● WORK TO COMPLETE
Make an exact transcription of the material, leaving out all images.

□ □ □

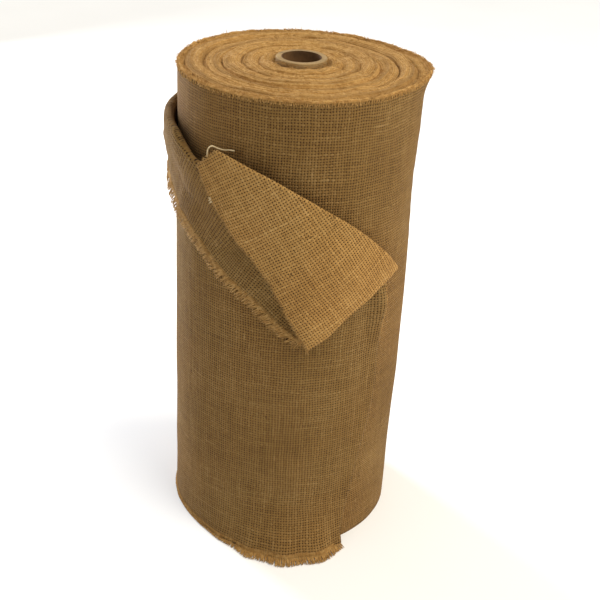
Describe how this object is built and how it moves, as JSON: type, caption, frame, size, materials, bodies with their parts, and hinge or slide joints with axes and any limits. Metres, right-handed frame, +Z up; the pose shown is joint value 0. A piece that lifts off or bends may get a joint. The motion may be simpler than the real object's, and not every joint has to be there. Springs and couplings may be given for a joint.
{
  "type": "roll of woven jute cloth on a cardboard core",
  "caption": "Standing roll of natural woven jute cloth wound on a cardboard tube, its loose last turn folded down at the corner with frayed edges.",
  "frame": {"origin": "on the roll's axis at the base it stands on, at the lower end of the core's bore", "axes": "+Z up the roll's axis; -Y is the side on which the loose corner hangs; +X to the right of it"},
  "size_m": [0.2543, 0.2612, 0.5045],
  "materials": {
    "core_board": "matt wound paper board",
    "wound_jute": "open plain weave of natural jute yarn, matt and hairy",
    "loose_jute": "open plain weave of natural jute yarn, matt and hairy",
    "jute_yarn": "single twisted jute yarn, matt and hairy"
  },
  "bodies": {
    "roll": {"core_tube": "core_board", "inner_turns": "wound_jute", "second_turns": "wound_jute", "middle_turns": "wound_jute", "fourth_turns": "wound_jute", "outer_turns": "wound_jute", "last_turns": "wound_jute", "loose_turn_root": "loose_jute", "diagonal_fold_root": "loose_jute"},
    "loose_turn": {"loose_turn_left": "loose_jute", "loose_turn_front": "loose_jute", "turned_under_end": "loose_jute", "end_fold": "loose_jute", "diagonal_fold_left": "loose_jute", "diagonal_fold_front": "loose_jute", "cuff_left": "loose_jute", "cuff_front": "loose_jute", "flap_upper": "loose_jute", "frayed_edge_left": "jute_yarn", "frayed_edge_front": "jute_yarn", "foot_fringe": "jute_yarn", "loose_yarn": "jute_yarn"},
    "corner": {"cuff_corner": "loose_jute", "flap_corner": "loose_jute", "frayed_edge_corner": "jute_yarn"}
  },
  "joints": [
    {"name": "loose_turn_peel", "type": "hinge", "parent": "roll", "child": "loose_turn", "pos_m": [-0.10622, 0.05648, 0.25], "axis": [0, 0, -1], "range_deg": [0, 35]},
    {"name": "corner_lift", "type": "hinge", "parent": "loose_turn", "child": "corner", "pos_m": [0.02, -0.1254, 0.35], "axis": [-0.9, 0, 0.436], "range_deg": [0, 75]}
  ]
}
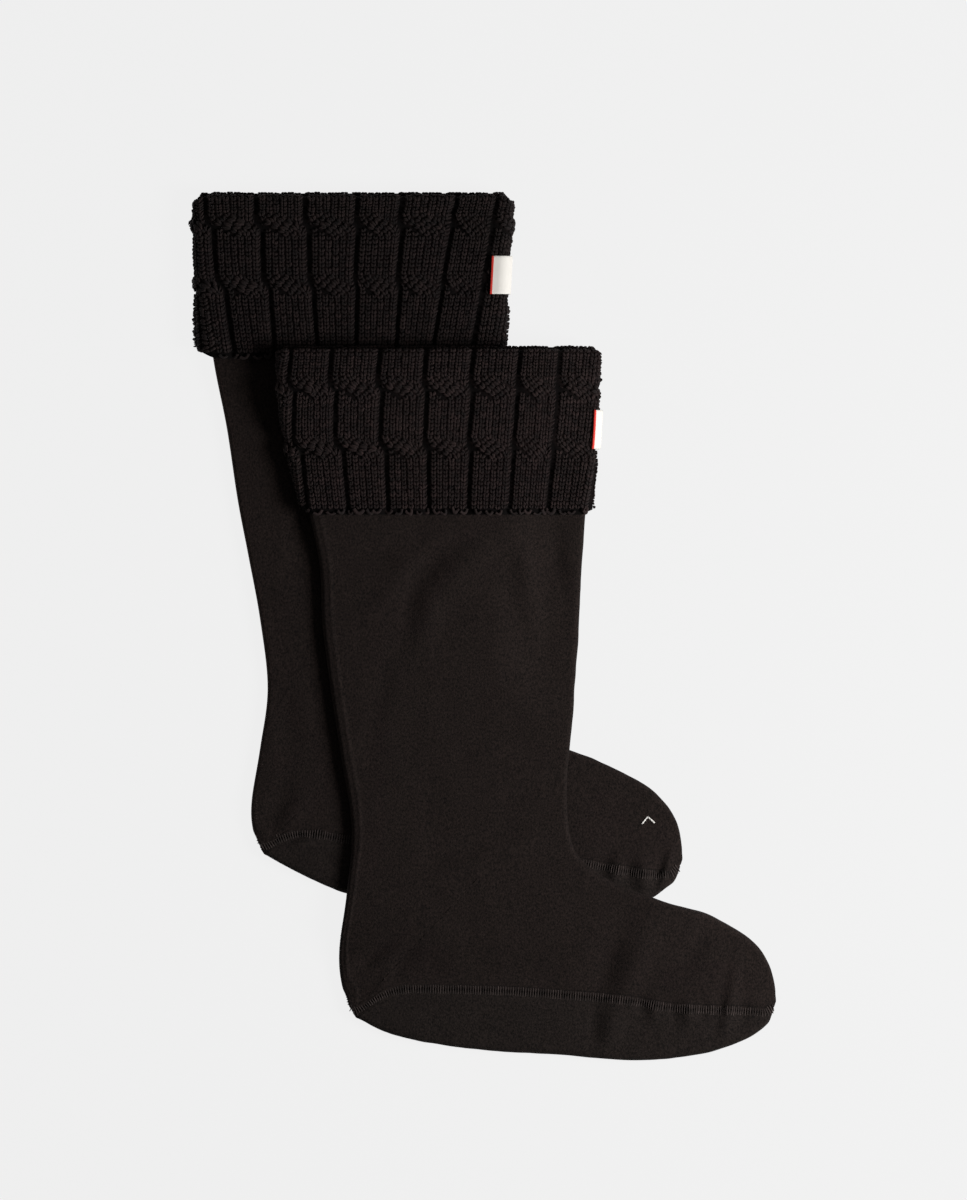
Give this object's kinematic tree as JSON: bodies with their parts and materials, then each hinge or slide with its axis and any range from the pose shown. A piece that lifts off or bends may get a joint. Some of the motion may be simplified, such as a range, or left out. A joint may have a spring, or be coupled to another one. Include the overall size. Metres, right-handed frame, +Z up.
{
  "type": "pair of boot socks",
  "caption": "Pair of tall fleece socks with deep cable-knit cuffs turned down, laid flat, one across the other.",
  "frame": {"origin": "centre of the footprint of the laid pair, on the surface that it lies on", "axes": "+X towards the toes, +Y towards the cuffs, +Z up from the surface"},
  "size_m": [0.3497, 0.5205, 0.0292],
  "materials": {
    "leg_fleece": "soft brushed fleece",
    "sole_fleece": "soft brushed fleece",
    "cuff_knit": "chunky cable knit wool",
    "label": "woven tape"
  },
  "bodies": {
    "root": {"under_leg": "leg_fleece", "under_sole": "sole_fleece", "under_cuff": "cuff_knit", "under_label": "label", "top_leg": "leg_fleece", "top_sole": "sole_fleece", "top_cuff": "cuff_knit", "top_label": "label"}
  },
  "joints": []
}
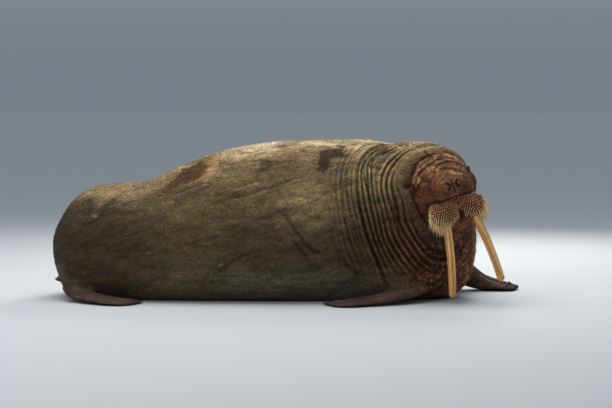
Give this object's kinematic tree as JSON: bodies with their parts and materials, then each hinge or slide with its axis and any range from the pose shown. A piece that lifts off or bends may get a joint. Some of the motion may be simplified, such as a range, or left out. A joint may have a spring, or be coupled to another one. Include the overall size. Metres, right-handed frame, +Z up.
{
  "type": "walrus",
  "caption": "Life-size model of an adult tusked walrus that rests on its belly with its head turned to its right side, whole to the flippers, as a museum shows one",
  "frame": {"origin": "on the flat of the belly, at floor level, under the body", "axes": "+X runs along the body from the rump to the chest, +Y is the animal's left side, +Z is up"},
  "size_m": [2.8405, 1.3646, 0.945],
  "materials": {
    "hide": "thick creased hide with very short flat hair, olive brown, tan along the back, dark grey-brown at the belly",
    "face_hide": "wrinkled red-brown hide of the face, with short hair",
    "flipper_hide": "bare dark brown hide of the flippers, rough and dry",
    "whiskers": "pads thick with stiff straw-coloured bristles",
    "ivory": "worn ivory, stained yellow and orange, with fine lengthwise cracks",
    "eye": "wet, nearly black eye"
  },
  "bodies": {
    "root": {"rump": "hide", "torso": "hide", "chest": "hide", "neck": "hide", "tail": "hide", "head": "face_hide", "lower_jaw": "face_hide", "whisker_pad_left": "whiskers", "whisker_pad_right": "whiskers", "tusk_left": "ivory", "tusk_right": "ivory", "eye_left": "eye", "eye_right": "eye", "foreflipper_left": "flipper_hide", "foreflipper_right": "flipper_hide", "hindflipper_left": "flipper_hide", "hindflipper_right": "flipper_hide"}
  },
  "joints": []
}
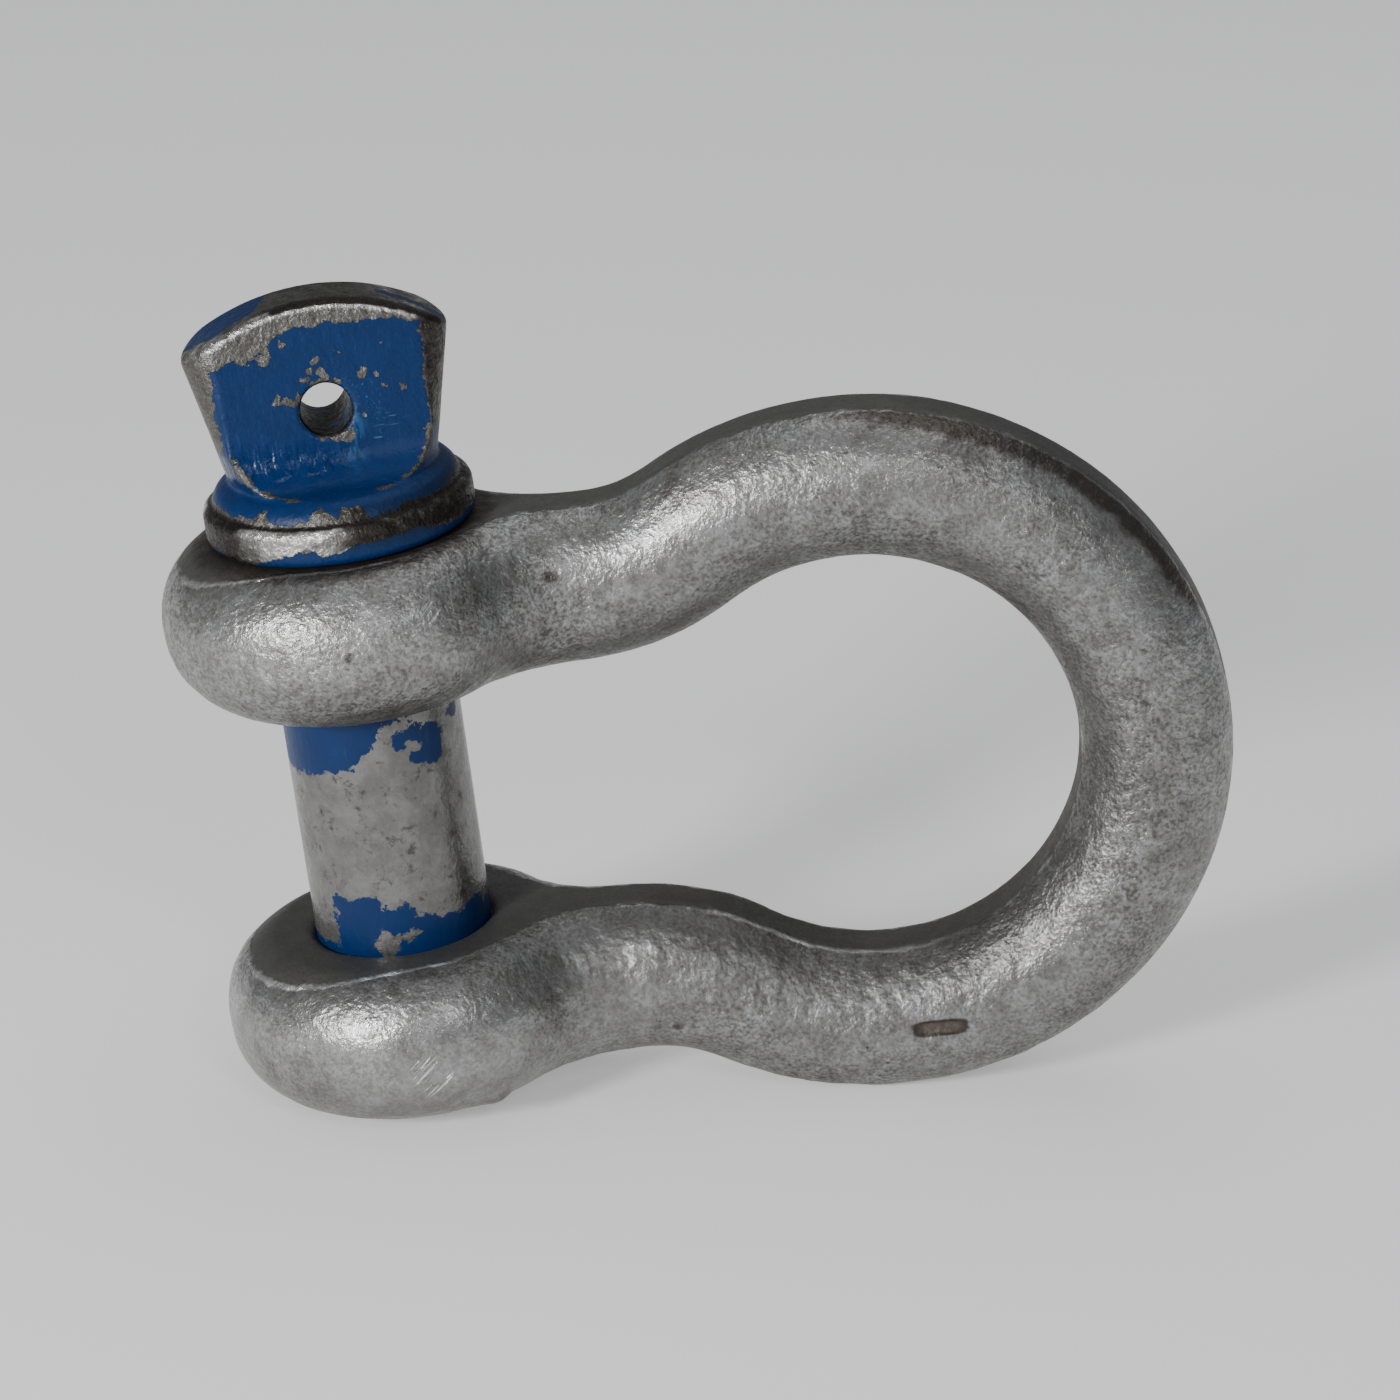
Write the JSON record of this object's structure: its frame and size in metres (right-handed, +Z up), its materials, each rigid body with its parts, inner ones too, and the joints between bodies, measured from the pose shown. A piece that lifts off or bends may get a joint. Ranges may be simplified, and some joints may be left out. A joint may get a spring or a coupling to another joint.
{
  "type": "screw pin bow shackle",
  "caption": "Bow shackle: a forged bow with two ears, closed by a screw pin with a collar and a flat paddle head with an eye for a securing wire.",
  "frame": {"origin": "on the level surface that the shackle stands on, midway between the rims of the ears and the crown, in the plane of the bow", "axes": "+X along the bow from the ears to the crown, +Y across the plane of the bow, +Z up, towards the pin's head. The pin's axis lies in the XZ plane and leans back from +Z by the angle at which the shackle rests"},
  "size_m": [0.131, 0.0468, 0.1032],
  "materials": {
    "galvanised_steel": "hot dip galvanised, weathered to a dull uneven grey",
    "blue_paint": "glossy blue paint on a galvanised forging, worn through to grey metal along the edges and over most of the shank"
  },
  "bodies": {
    "bow": {"bow": "galvanised_steel"},
    "pin": {"screw_pin": "blue_paint"}
  },
  "joints": [
    {"name": "pin_draw", "type": "slide", "parent": "bow", "child": "pin", "axis": [-0.115, 0, 0.9934], "range_m": [0, 0.08]}
  ]
}
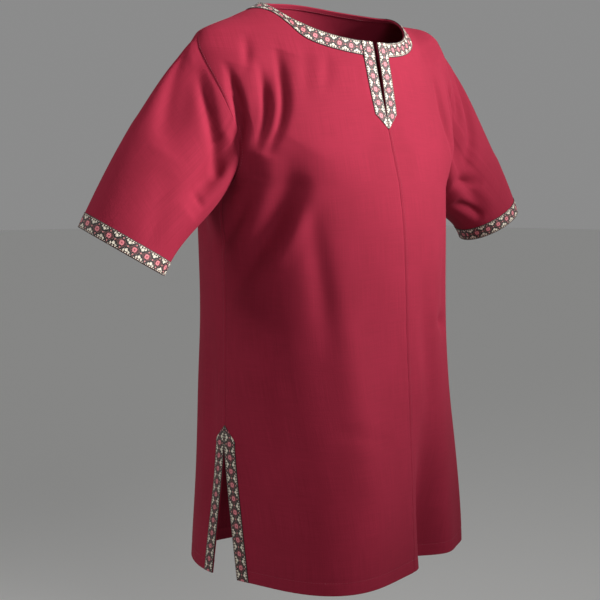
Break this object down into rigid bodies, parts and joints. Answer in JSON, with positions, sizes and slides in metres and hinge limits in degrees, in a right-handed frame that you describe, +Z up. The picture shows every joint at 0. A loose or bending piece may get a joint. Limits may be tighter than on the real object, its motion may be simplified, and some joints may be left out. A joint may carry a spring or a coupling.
{
  "type": "medieval tunic",
  "caption": "Short-sleeved pull-on tunic of heavy woven cloth with a slit round neck, side vents and a patterned ribbon along its edges, standing open and hollow as when worn.",
  "frame": {"origin": "midway between the two side neck points, at their height, where the tunic hangs on the shoulders", "axes": "+X to the wearer's left, the front faces -Y, +Z up the trunk"},
  "size_m": [0.8633, 0.382, 0.839],
  "materials": {
    "canvas": "matt plain weave, crimson",
    "ribbon": "jacquard weave, dark brown with cream and pink motifs"
  },
  "bodies": {
    "root": {"front_right": "canvas", "front_left": "canvas", "back": "canvas", "sleeve_right": "canvas", "sleeve_left": "canvas", "neck_trim": "ribbon", "slit_trim_right": "ribbon", "slit_trim_left": "ribbon", "cuff_trim_right": "ribbon", "cuff_trim_left": "ribbon", "vent_trim_front_right": "ribbon", "vent_trim_back_right": "ribbon", "vent_trim_front_left": "ribbon", "vent_trim_back_left": "ribbon"}
  },
  "joints": []
}
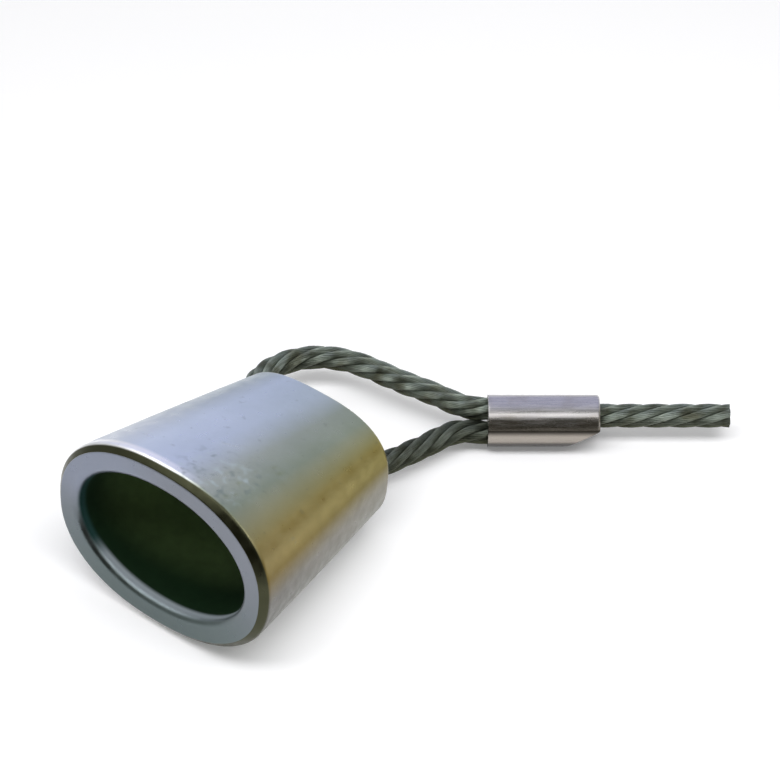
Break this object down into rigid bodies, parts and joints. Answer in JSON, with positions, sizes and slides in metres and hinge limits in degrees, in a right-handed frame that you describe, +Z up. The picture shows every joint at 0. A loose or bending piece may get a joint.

□ □ □

● REPLY
Describe how this object is built and how it moves, as JSON: type, caption, frame, size, materials, bodies with their parts, and hinge or slide joints with axes and any limits. Metres, right-handed frame, +Z up; the pose shown is joint value 0. A piece that lifts off or bends may get a joint. The motion may be simpler than the real object's, and not every joint has to be there. Springs and couplings may be given for a joint.
{
  "type": "roll of woven jute cloth on a cardboard core",
  "caption": "Standing roll of natural woven jute cloth wound on a cardboard tube, its loose last turn folded down at the corner with frayed edges.",
  "frame": {"origin": "on the roll's axis at the base it stands on, at the lower end of the core's bore", "axes": "+Z up the roll's axis; -Y is the side on which the loose corner hangs; +X to the right of it"},
  "size_m": [0.2543, 0.2612, 0.5045],
  "materials": {
    "core_board": "matt wound paper board",
    "wound_jute": "open plain weave of natural jute yarn, matt and hairy",
    "loose_jute": "open plain weave of natural jute yarn, matt and hairy",
    "jute_yarn": "single twisted jute yarn, matt and hairy"
  },
  "bodies": {
    "roll": {"core_tube": "core_board", "inner_turns": "wound_jute", "second_turns": "wound_jute", "middle_turns": "wound_jute", "fourth_turns": "wound_jute", "outer_turns": "wound_jute", "last_turns": "wound_jute", "loose_turn_root": "loose_jute", "diagonal_fold_root": "loose_jute"},
    "loose_turn": {"loose_turn_left": "loose_jute", "loose_turn_front": "loose_jute", "turned_under_end": "loose_jute", "end_fold": "loose_jute", "diagonal_fold_left": "loose_jute", "diagonal_fold_front": "loose_jute", "cuff_left": "loose_jute", "cuff_front": "loose_jute", "flap_upper": "loose_jute", "frayed_edge_left": "jute_yarn", "frayed_edge_front": "jute_yarn", "foot_fringe": "jute_yarn", "loose_yarn": "jute_yarn"},
    "corner": {"cuff_corner": "loose_jute", "flap_corner": "loose_jute", "frayed_edge_corner": "jute_yarn"}
  },
  "joints": [
    {"name": "loose_turn_peel", "type": "hinge", "parent": "roll", "child": "loose_turn", "pos_m": [-0.10622, 0.05648, 0.25], "axis": [0, 0, -1], "range_deg": [0, 35]},
    {"name": "corner_lift", "type": "hinge", "parent": "loose_turn", "child": "corner", "pos_m": [0.02, -0.1254, 0.35], "axis": [-0.9, 0, 0.436], "range_deg": [0, 75]}
  ]
}
Give this object's kinematic tree as JSON: bodies with their parts and materials, then each hinge or slide with its axis and any range from the pose shown. A piece that lifts off or bends may get a joint. Some of the motion may be simplified, such as a range, or left out. A joint may have a spring, or be coupled to another one. Include the overall size. Metres, right-handed frame, +Z up.
{
  "type": "pair of boot socks",
  "caption": "Pair of tall fleece socks with deep cable-knit cuffs turned down, laid flat, one across the other.",
  "frame": {"origin": "centre of the footprint of the laid pair, on the surface that it lies on", "axes": "+X towards the toes, +Y towards the cuffs, +Z up from the surface"},
  "size_m": [0.3497, 0.5205, 0.0292],
  "materials": {
    "leg_fleece": "soft brushed fleece",
    "sole_fleece": "soft brushed fleece",
    "cuff_knit": "chunky cable knit wool",
    "label": "woven tape"
  },
  "bodies": {
    "root": {"under_leg": "leg_fleece", "under_sole": "sole_fleece", "under_cuff": "cuff_knit", "under_label": "label", "top_leg": "leg_fleece", "top_sole": "sole_fleece", "top_cuff": "cuff_knit", "top_label": "label"}
  },
  "joints": []
}
Give this object's kinematic tree as JSON: bodies with their parts and materials, then each hinge or slide with its axis and any range from the pose shown. A piece that lifts off or bends may get a joint. Some of the motion may be simplified, such as a range, or left out. A joint may have a spring, or be coupled to another one. Include the overall size. Metres, right-handed frame, +Z up.
{
  "type": "walrus",
  "caption": "Life-size model of an adult tusked walrus that rests on its belly with its head turned to its right side, whole to the flippers, as a museum shows one",
  "frame": {"origin": "on the flat of the belly, at floor level, under the body", "axes": "+X runs along the body from the rump to the chest, +Y is the animal's left side, +Z is up"},
  "size_m": [2.8405, 1.3646, 0.945],
  "materials": {
    "hide": "thick creased hide with very short flat hair, olive brown, tan along the back, dark grey-brown at the belly",
    "face_hide": "wrinkled red-brown hide of the face, with short hair",
    "flipper_hide": "bare dark brown hide of the flippers, rough and dry",
    "whiskers": "pads thick with stiff straw-coloured bristles",
    "ivory": "worn ivory, stained yellow and orange, with fine lengthwise cracks",
    "eye": "wet, nearly black eye"
  },
  "bodies": {
    "root": {"rump": "hide", "torso": "hide", "chest": "hide", "neck": "hide", "tail": "hide", "head": "face_hide", "lower_jaw": "face_hide", "whisker_pad_left": "whiskers", "whisker_pad_right": "whiskers", "tusk_left": "ivory", "tusk_right": "ivory", "eye_left": "eye", "eye_right": "eye", "foreflipper_left": "flipper_hide", "foreflipper_right": "flipper_hide", "hindflipper_left": "flipper_hide", "hindflipper_right": "flipper_hide"}
  },
  "joints": []
}
Write the JSON record of this object's structure: its frame and size in metres (right-handed, +Z up), its materials, each rigid body with its parts, inner ones too, and the joints between bodies, measured from the pose shown. A piece that lifts off or bends may get a joint. Ranges may be simplified, and some joints may be left out. A joint may get a spring or a coupling to another joint.
{
  "type": "screw pin bow shackle",
  "caption": "Bow shackle: a forged bow with two ears, closed by a screw pin with a collar and a flat paddle head with an eye for a securing wire.",
  "frame": {"origin": "on the level surface that the shackle stands on, midway between the rims of the ears and the crown, in the plane of the bow", "axes": "+X along the bow from the ears to the crown, +Y across the plane of the bow, +Z up, towards the pin's head. The pin's axis lies in the XZ plane and leans back from +Z by the angle at which the shackle rests"},
  "size_m": [0.131, 0.0468, 0.1032],
  "materials": {
    "galvanised_steel": "hot dip galvanised, weathered to a dull uneven grey",
    "blue_paint": "glossy blue paint on a galvanised forging, worn through to grey metal along the edges and over most of the shank"
  },
  "bodies": {
    "bow": {"bow": "galvanised_steel"},
    "pin": {"screw_pin": "blue_paint"}
  },
  "joints": [
    {"name": "pin_draw", "type": "slide", "parent": "bow", "child": "pin", "axis": [-0.115, 0, 0.9934], "range_m": [0, 0.08]}
  ]
}
Break this object down into rigid bodies, parts and joints. Answer in JSON, with positions, sizes and slides in metres and hinge limits in degrees, in a right-handed frame that you describe, +Z up. The picture shows every joint at 0. A loose or bending piece may get a joint. Limits may be tighter than on the real object, its motion may be simplified, and some joints may be left out. A joint may carry a spring or a coupling.
{
  "type": "medieval tunic",
  "caption": "Short-sleeved pull-on tunic of heavy woven cloth with a slit round neck, side vents and a patterned ribbon along its edges, standing open and hollow as when worn.",
  "frame": {"origin": "midway between the two side neck points, at their height, where the tunic hangs on the shoulders", "axes": "+X to the wearer's left, the front faces -Y, +Z up the trunk"},
  "size_m": [0.8633, 0.382, 0.839],
  "materials": {
    "canvas": "matt plain weave, crimson",
    "ribbon": "jacquard weave, dark brown with cream and pink motifs"
  },
  "bodies": {
    "root": {"front_right": "canvas", "front_left": "canvas", "back": "canvas", "sleeve_right": "canvas", "sleeve_left": "canvas", "neck_trim": "ribbon", "slit_trim_right": "ribbon", "slit_trim_left": "ribbon", "cuff_trim_right": "ribbon", "cuff_trim_left": "ribbon", "vent_trim_front_right": "ribbon", "vent_trim_back_right": "ribbon", "vent_trim_front_left": "ribbon", "vent_trim_back_left": "ribbon"}
  },
  "joints": []
}
Break this object down into rigid bodies, parts and joints. Answer in JSON, with positions, sizes and slides in metres and hinge limits in degrees, in a right-handed frame that you describe, +Z up. The picture shows every joint at 0. A loose or bending piece may get a joint.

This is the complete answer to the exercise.